Facebook’s music plans involve Spotify, others, revealed Om Malik, thus setting the tone for this week’s conversation about online music.

Last week’s conversation was more about Spotify itself, with $100M in new funding giving a bump to the long-running rumor that the US launch really is near. A deal with Facebook was often mentioned (although sometimes with a note that Facebook was probably not interested in teaming up).

I have more curiosity than enthusiasm about Spotify’s arrival, music on Facebook, and the intersection of the two. I miss Lala, which was acquired by Apple back in 2009, and haven’t enjoyed any other service nearly as much since. Amazon, Apple, and Google have of course each launched a music locker, each with different features above and beyond the basic locker. None of them gives me the control that Lala did.

I’ll try Spotify when it launches, but I fear that its US launch will come too late, and in the shadow of Facebook.

So, Facebook “hired Burson-Marsteller, a top public-relations firm, to pitch anti-Google stories to newspapers, urging them to investigate claims that Google was invading people’s privacy.” I am rather late to the party in using that quote from Dan Lyons at the Daily Beast.

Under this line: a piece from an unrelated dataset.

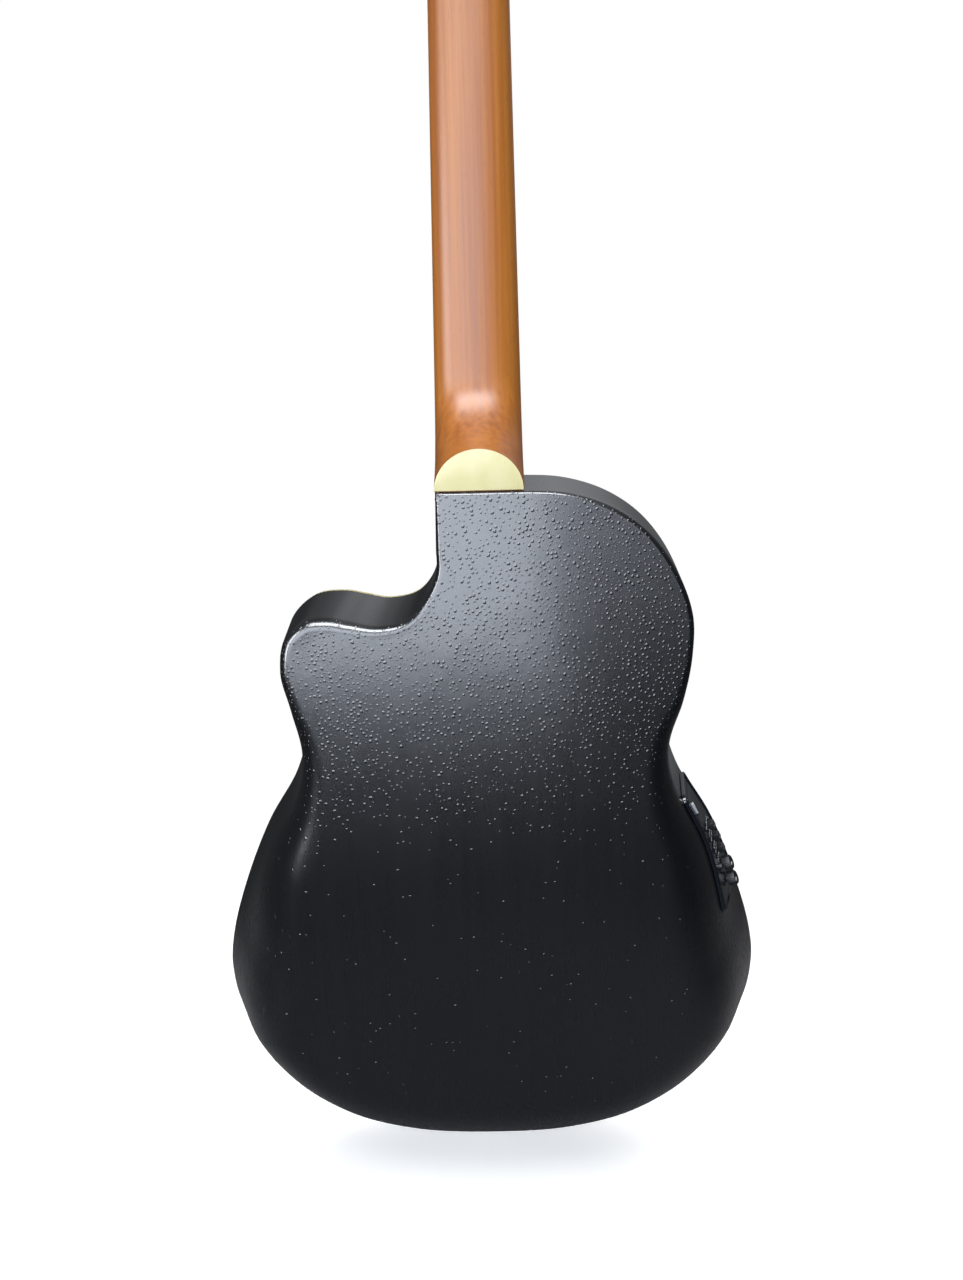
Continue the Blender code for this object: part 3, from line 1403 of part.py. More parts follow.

But I can’t resist jumping on this rather lovely insight into how low Facebook will stoop. And I can’t resist adding further quotes, this time from Michael Arrington’s account of the story:

  • “it’s not an exaggeration to say they’re changing the world’s notions on what privacy is.” They are Facebook. I hope that they are not changing the world’s notion of privacy. But they are certainly demonstrating how much of it people are willing to trade for being part of a large online herd.
  • “secretly paying a PR firm to pitch bloggers on stories going after Google, even offering to help write those stories and then get them published elsewhere, is not just offensive, dishonest and cowardly. It’s also really, really dumb.” Yes, and that’s the feel-good aspect of the story: the stupidity of Facebook.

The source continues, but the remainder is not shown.